◆ **What to work on**
Copy exactly the lines from the one containing "function addMesh(parent, name, solid, look)" through the one containing "imported = [obj", both included, and nothing else.
◆ ◆ ◆ ◆ ◆ ◆ ◆
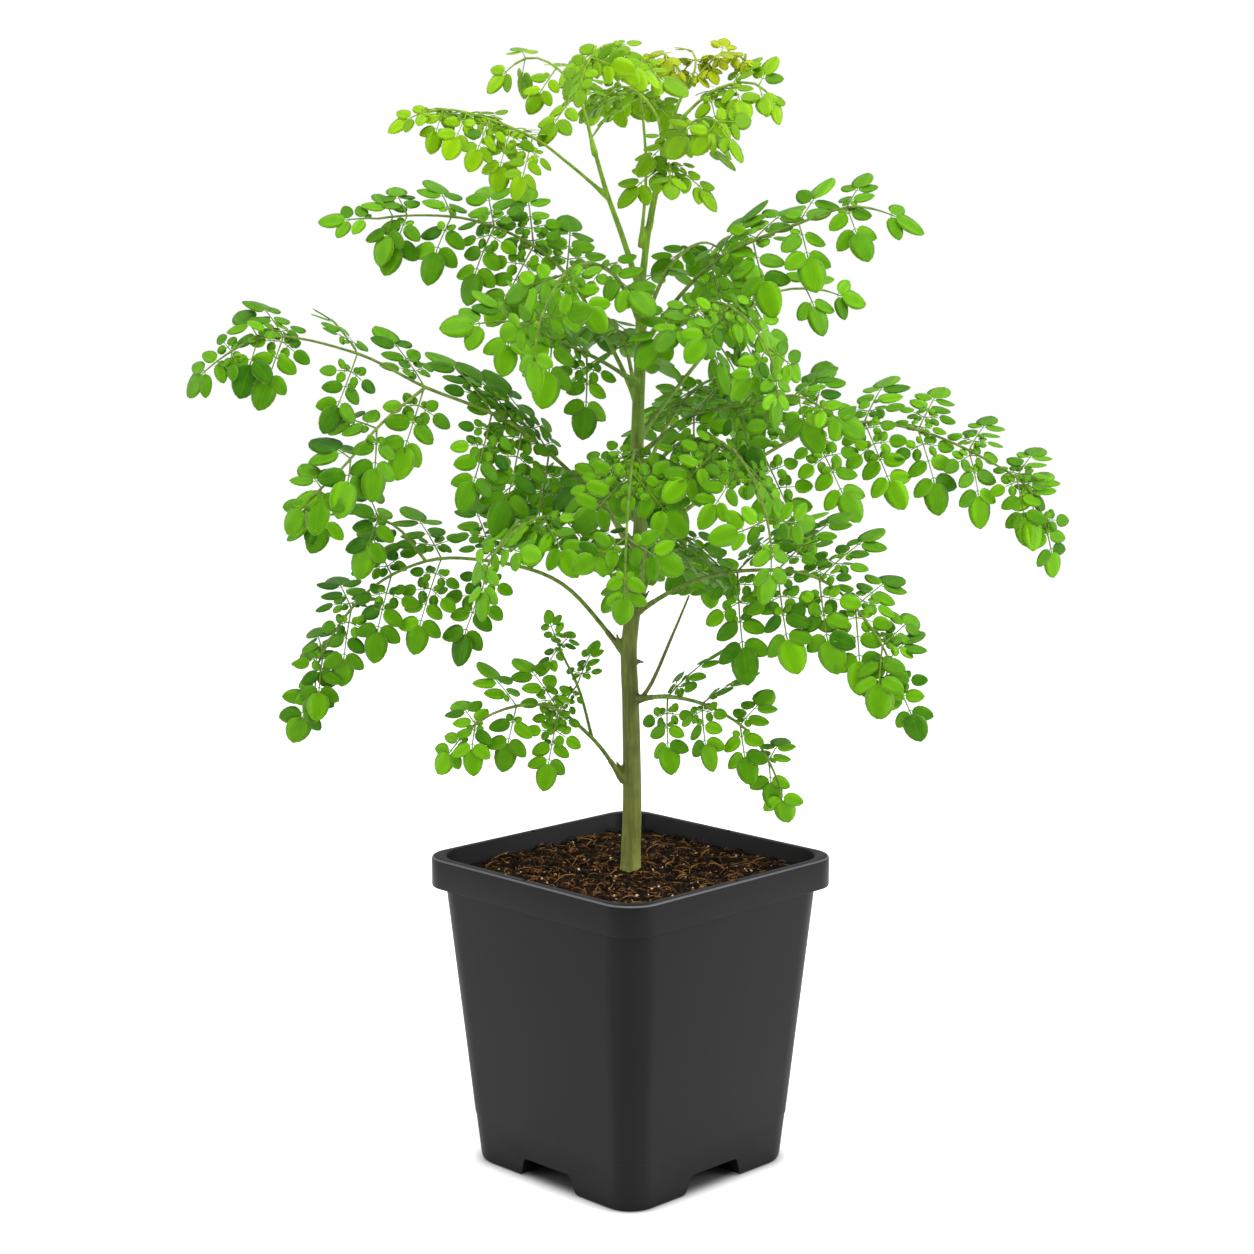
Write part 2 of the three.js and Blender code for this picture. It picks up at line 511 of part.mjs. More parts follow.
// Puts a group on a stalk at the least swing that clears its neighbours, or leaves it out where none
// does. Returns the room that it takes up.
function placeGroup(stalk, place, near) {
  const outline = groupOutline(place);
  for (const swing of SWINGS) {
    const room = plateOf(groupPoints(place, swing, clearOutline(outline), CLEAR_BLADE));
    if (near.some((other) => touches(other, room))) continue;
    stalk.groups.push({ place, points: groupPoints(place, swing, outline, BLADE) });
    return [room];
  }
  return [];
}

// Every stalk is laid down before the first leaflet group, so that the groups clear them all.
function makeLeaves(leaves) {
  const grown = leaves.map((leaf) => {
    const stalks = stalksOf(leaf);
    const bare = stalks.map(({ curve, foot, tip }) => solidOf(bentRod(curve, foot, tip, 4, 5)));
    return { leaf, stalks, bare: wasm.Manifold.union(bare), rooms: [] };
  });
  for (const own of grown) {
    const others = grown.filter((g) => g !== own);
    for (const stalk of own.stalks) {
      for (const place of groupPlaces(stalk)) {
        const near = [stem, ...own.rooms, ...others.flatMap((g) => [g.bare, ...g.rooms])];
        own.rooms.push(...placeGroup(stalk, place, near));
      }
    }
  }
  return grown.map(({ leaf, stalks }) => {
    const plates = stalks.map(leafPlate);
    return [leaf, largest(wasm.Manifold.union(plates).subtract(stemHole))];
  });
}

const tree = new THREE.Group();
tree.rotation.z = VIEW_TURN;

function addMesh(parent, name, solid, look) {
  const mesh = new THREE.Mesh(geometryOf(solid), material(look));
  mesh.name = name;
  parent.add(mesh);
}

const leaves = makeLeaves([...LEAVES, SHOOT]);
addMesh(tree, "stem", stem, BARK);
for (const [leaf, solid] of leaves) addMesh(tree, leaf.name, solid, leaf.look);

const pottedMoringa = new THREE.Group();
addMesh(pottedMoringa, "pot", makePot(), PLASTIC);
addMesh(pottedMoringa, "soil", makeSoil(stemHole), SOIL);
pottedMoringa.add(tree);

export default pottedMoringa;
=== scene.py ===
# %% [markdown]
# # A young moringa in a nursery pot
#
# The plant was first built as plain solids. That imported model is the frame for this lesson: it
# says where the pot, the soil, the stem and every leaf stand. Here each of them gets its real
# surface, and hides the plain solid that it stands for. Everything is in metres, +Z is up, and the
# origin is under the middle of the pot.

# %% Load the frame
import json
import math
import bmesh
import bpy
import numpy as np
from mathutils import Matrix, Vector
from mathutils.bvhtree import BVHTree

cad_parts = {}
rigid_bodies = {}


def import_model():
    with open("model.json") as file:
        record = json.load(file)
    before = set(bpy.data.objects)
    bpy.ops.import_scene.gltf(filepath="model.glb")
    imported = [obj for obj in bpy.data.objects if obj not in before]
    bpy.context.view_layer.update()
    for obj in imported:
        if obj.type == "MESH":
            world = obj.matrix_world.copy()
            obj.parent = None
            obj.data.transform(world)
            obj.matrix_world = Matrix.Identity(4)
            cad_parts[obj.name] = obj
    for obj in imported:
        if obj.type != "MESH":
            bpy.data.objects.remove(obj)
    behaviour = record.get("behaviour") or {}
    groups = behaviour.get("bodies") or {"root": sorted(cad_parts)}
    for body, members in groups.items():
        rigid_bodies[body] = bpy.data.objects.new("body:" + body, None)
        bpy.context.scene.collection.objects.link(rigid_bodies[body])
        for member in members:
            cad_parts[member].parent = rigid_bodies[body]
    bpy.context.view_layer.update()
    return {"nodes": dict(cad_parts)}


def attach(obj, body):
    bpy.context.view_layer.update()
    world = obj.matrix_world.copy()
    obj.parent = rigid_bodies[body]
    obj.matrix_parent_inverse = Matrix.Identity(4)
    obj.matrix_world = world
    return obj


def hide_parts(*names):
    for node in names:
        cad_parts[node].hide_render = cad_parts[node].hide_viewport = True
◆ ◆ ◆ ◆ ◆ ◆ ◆
◆ **Answer for this exercise**
function addMesh(parent, name, solid, look) {
  const mesh = new THREE.Mesh(geometryOf(solid), material(look));
  mesh.name = name;
  parent.add(mesh);
}

const leaves = makeLeaves([...LEAVES, SHOOT]);
addMesh(tree, "stem", stem, BARK);
for (const [leaf, solid] of leaves) addMesh(tree, leaf.name, solid, leaf.look);

const pottedMoringa = new THREE.Group();
addMesh(pottedMoringa, "pot", makePot(), PLASTIC);
addMesh(pottedMoringa, "soil", makeSoil(stemHole), SOIL);
pottedMoringa.add(tree);

export default pottedMoringa;
=== scene.py ===
# %% [markdown]
# # A young moringa in a nursery pot
#
# The plant was first built as plain solids. That imported model is the frame for this lesson: it
# says where the pot, the soil, the stem and every leaf stand. Here each of them gets its real
# surface, and hides the plain solid that it stands for. Everything is in metres, +Z is up, and the
# origin is under the middle of the pot.

# %% Load the frame
import json
import math
import bmesh
import bpy
import numpy as np
from mathutils import Matrix, Vector
from mathutils.bvhtree import BVHTree

cad_parts = {}
rigid_bodies = {}


def import_model():
    with open("model.json") as file:
        record = json.load(file)
    before = set(bpy.data.objects)
    bpy.ops.import_scene.gltf(filepath="model.glb")
    imported = [obj for obj in bpy.data.objects if obj not in before]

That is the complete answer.